[START OF Material]

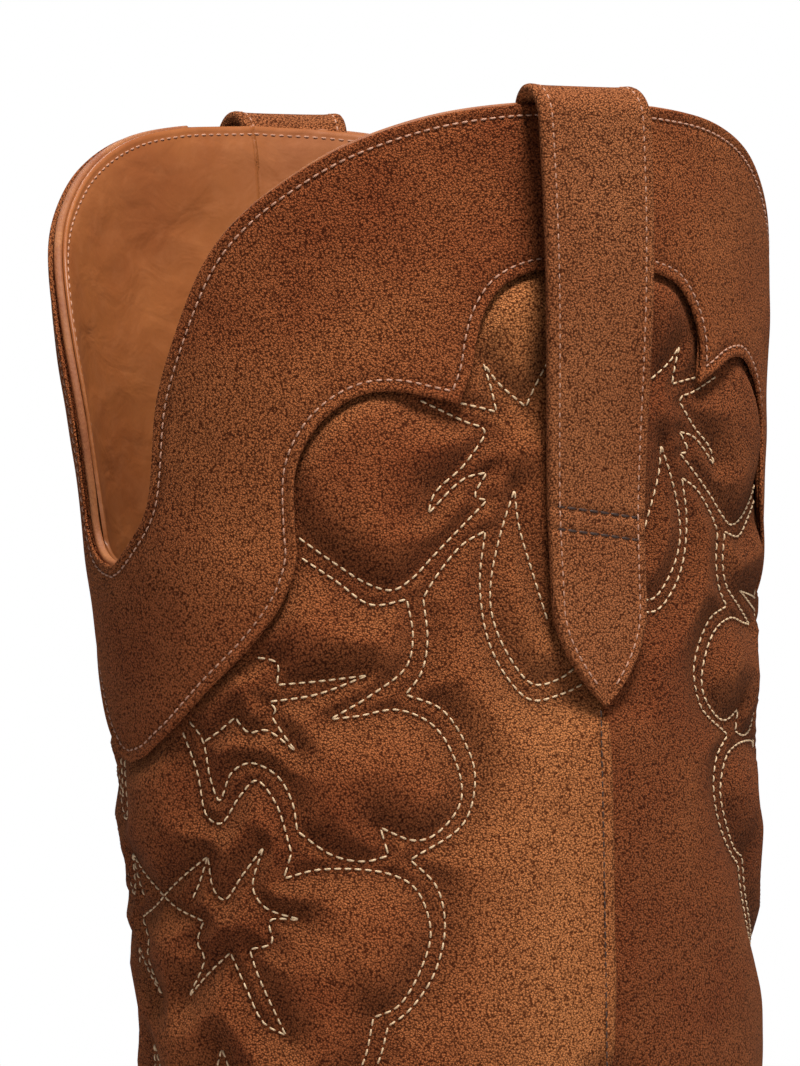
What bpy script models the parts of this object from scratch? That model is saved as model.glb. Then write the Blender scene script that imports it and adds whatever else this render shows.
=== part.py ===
"""Left cowboy boot: a knee-high, pull-on western boot in suede, with leather soles and a stacked heel.

Frame: +Z up, toe towards -X, lateral (outer) side towards -Y, origin on the floor under the box's middle.
Lengths in this file are in millimetres, and MM turns them into Blender's metres.

The whole upper follows one skin. A section of the skin is a closed curve in a plane that holds the Y
direction. It runs from a front point on the boot's front line, round the lateral side, to a back point on
its back line. Round the leg the sections are level ellipses. From the ankle they fan round the heel, and in
the foot they stand upright, with a flat bottom. A place on the skin is a station number and an angle: 0 on
the front line, 90 degrees at the lateral side, 180 on the back line, and negative on the medial side.
"""

import math

import bmesh
import bpy
import numpy as np

MM = 0.001

# Driving dimensions
RIM_Z = 395.2  # top edge of the shaft at its sides
DIP_Z = 307.0  # bottom of the dips in front and behind
SEAM = 102.5  # from the front line round to the side seam, on the flat pattern
TOE_X = -138.3  # tip of the sole
HEEL_X = 140.5  # back of the heel seat
TREAD_Z = 8.0  # underside of the upper at the ball of the foot
SEAT_Z = 49.0  # underside of the upper over the heel
FACE_GAP = 0.3  # between faces that rest on each other
SHARP_ANGLE = 40.0

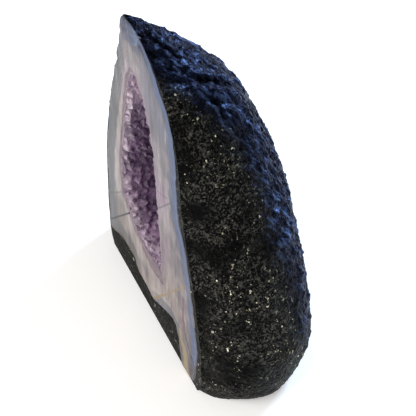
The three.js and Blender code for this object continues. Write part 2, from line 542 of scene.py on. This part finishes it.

# ---- Crust ----
# The dark basalt skin of the nodule, lumpy and varnished black. It was sawn off flat at the
# front and under the base, and a thick foot of it is left below the pale wall. Its top and its
# far side carry a painted blue sheen, with painted highlights and glints, standing in for the
# reflection of a cool light from behind.

CRUST_VOXEL = 0.0022
CRUST_SPARE = 0.012
SIDE_SLACK = 0.0004
SAWN_BACK = 0.0024
RIM_INSET = 0.0022
SHOULDER = 0.0035
RIM_CALM = 0.016
LEFT_CALM = 0.30
RIGHT_CALM = 0.75
RIGHT_FROM = -0.03
SMOOTH_ANGLE = math.radians(60)
RIDGE_TILT = math.radians(33)
RIDGE_STRETCH = 2.6
# The side that the ridges grow on, which also gets the painted blue sheen.
WEATHER_AND_SHEEN_SIDE = Vector((-0.35, 0.72, 0.60))
WEATHER_AND_SHEEN_GAIN = 1.5
WEATHER_AND_SHEEN_BASE = 0.12
SHELTERED = 0.22
# Height and width of a fold, and the line that it follows.
FOLDS = (
    (0.0032, 0.0060, (
        (0.060, -0.086, 0.392), (0.069, -0.063, 0.387), (0.064, -0.037, 0.382), (0.061, -0.004, 0.364),
    )),
    (0.0026, 0.0050, (
        (0.016, -0.081, 0.425), (0.041, -0.061, 0.407), (0.047, -0.039, 0.393), (0.044, -0.010, 0.380),
    )),
    (0.0022, 0.0045, (
        (0.071, -0.067, 0.384), (0.074, -0.042, 0.374), (0.087, -0.035, 0.352), (0.096, -0.022, 0.330),
    )),
    (0.0020, 0.0040, ((-0.005, -0.074, 0.427), (0.010, -0.065, 0.420), (0.026, -0.050, 0.410))),
)
# Texture, height and middle of the lumps, whether they are ridges that weather made, and the rest.
LUMPS = (
    ("CLOUDS", 0.0070, 0.47, False, {"noise_scale": 0.055, "noise_depth": 1}),
    ("VORONOI", 0.0032, 0.38, True, {"noise_scale": 0.010, "noise_intensity": 1.1}),
    ("CLOUDS", 0.0046, 0.50, True, {"noise_scale": 0.007, "noise_type": "HARD_NOISE", "noise_depth": 3}),
    ("CLOUDS", 0.0022, 0.50, False, {"noise_scale": 0.004, "noise_depth": 1}),
)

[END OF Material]

Write every record out again, unaltered.

Exercise response:
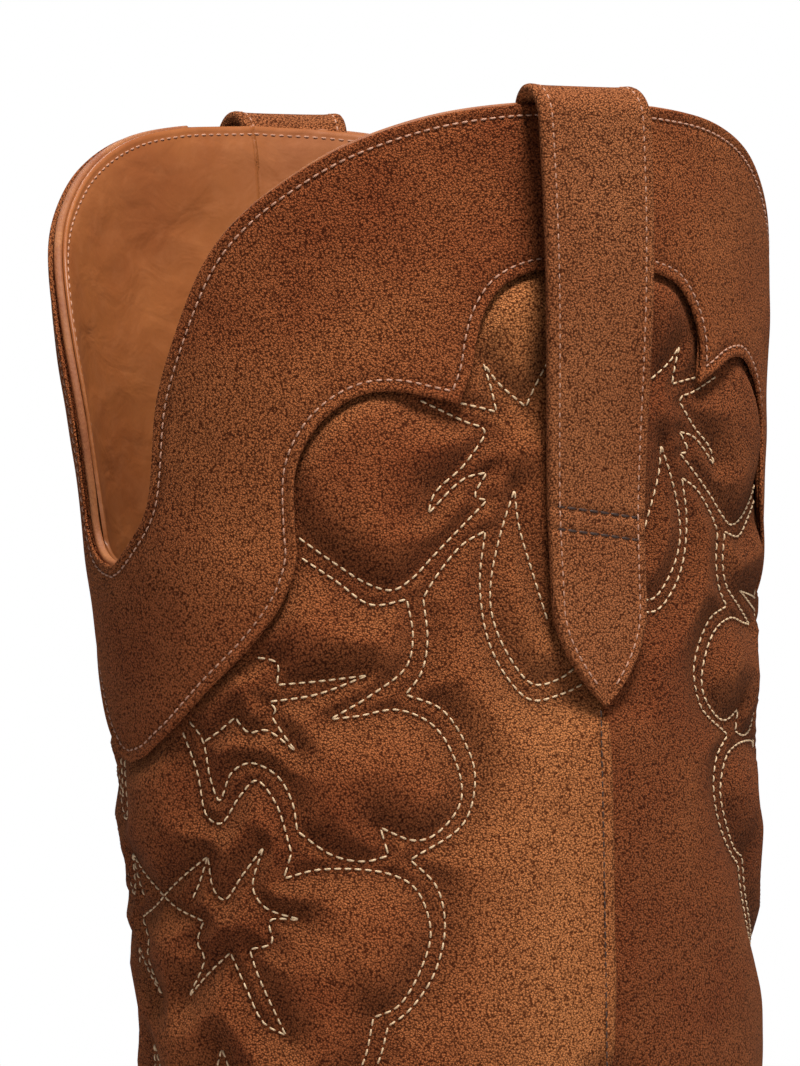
What bpy script models the parts of this object from scratch? That model is saved as model.glb. Then write the Blender scene script that imports it and adds whatever else this render shows.
=== part.py ===
"""Left cowboy boot: a knee-high, pull-on western boot in suede, with leather soles and a stacked heel.

Frame: +Z up, toe towards -X, lateral (outer) side towards -Y, origin on the floor under the box's middle.
Lengths in this file are in millimetres, and MM turns them into Blender's metres.

The whole upper follows one skin. A section of the skin is a closed curve in a plane that holds the Y
direction. It runs from a front point on the boot's front line, round the lateral side, to a back point on
its back line. Round the leg the sections are level ellipses. From the ankle they fan round the heel, and in
the foot they stand upright, with a flat bottom. A place on the skin is a station number and an angle: 0 on
the front line, 90 degrees at the lateral side, 180 on the back line, and negative on the medial side.
"""

import math

import bmesh
import bpy
import numpy as np

MM = 0.001

# Driving dimensions
RIM_Z = 395.2  # top edge of the shaft at its sides
DIP_Z = 307.0  # bottom of the dips in front and behind
SEAM = 102.5  # from the front line round to the side seam, on the flat pattern
TOE_X = -138.3  # tip of the sole
HEEL_X = 140.5  # back of the heel seat
TREAD_Z = 8.0  # underside of the upper at the ball of the foot
SEAT_Z = 49.0  # underside of the upper over the heel
FACE_GAP = 0.3  # between faces that rest on each other
SHARP_ANGLE = 40.0

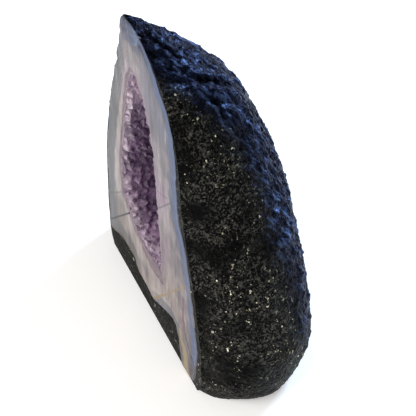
The three.js and Blender code for this object continues. Write part 2, from line 542 of scene.py on. This part finishes it.

# ---- Crust ----
# The dark basalt skin of the nodule, lumpy and varnished black. It was sawn off flat at the
# front and under the base, and a thick foot of it is left below the pale wall. Its top and its
# far side carry a painted blue sheen, with painted highlights and glints, standing in for the
# reflection of a cool light from behind.

CRUST_VOXEL = 0.0022
CRUST_SPARE = 0.012
SIDE_SLACK = 0.0004
SAWN_BACK = 0.0024
RIM_INSET = 0.0022
SHOULDER = 0.0035
RIM_CALM = 0.016
LEFT_CALM = 0.30
RIGHT_CALM = 0.75
RIGHT_FROM = -0.03
SMOOTH_ANGLE = math.radians(60)
RIDGE_TILT = math.radians(33)
RIDGE_STRETCH = 2.6
# The side that the ridges grow on, which also gets the painted blue sheen.
WEATHER_AND_SHEEN_SIDE = Vector((-0.35, 0.72, 0.60))
WEATHER_AND_SHEEN_GAIN = 1.5
WEATHER_AND_SHEEN_BASE = 0.12
SHELTERED = 0.22
# Height and width of a fold, and the line that it follows.
FOLDS = (
    (0.0032, 0.0060, (
        (0.060, -0.086, 0.392), (0.069, -0.063, 0.387), (0.064, -0.037, 0.382), (0.061, -0.004, 0.364),
    )),
    (0.0026, 0.0050, (
        (0.016, -0.081, 0.425), (0.041, -0.061, 0.407), (0.047, -0.039, 0.393), (0.044, -0.010, 0.380),
    )),
    (0.0022, 0.0045, (
        (0.071, -0.067, 0.384), (0.074, -0.042, 0.374), (0.087, -0.035, 0.352), (0.096, -0.022, 0.330),
    )),
    (0.0020, 0.0040, ((-0.005, -0.074, 0.427), (0.010, -0.065, 0.420), (0.026, -0.050, 0.410))),
)
# Texture, height and middle of the lumps, whether they are ridges that weather made, and the rest.
LUMPS = (
    ("CLOUDS", 0.0070, 0.47, False, {"noise_scale": 0.055, "noise_depth": 1}),
    ("VORONOI", 0.0032, 0.38, True, {"noise_scale": 0.010, "noise_intensity": 1.1}),
    ("CLOUDS", 0.0046, 0.50, True, {"noise_scale": 0.007, "noise_type": "HARD_NOISE", "noise_depth": 3}),
    ("CLOUDS", 0.0022, 0.50, False, {"noise_scale": 0.004, "noise_depth": 1}),
)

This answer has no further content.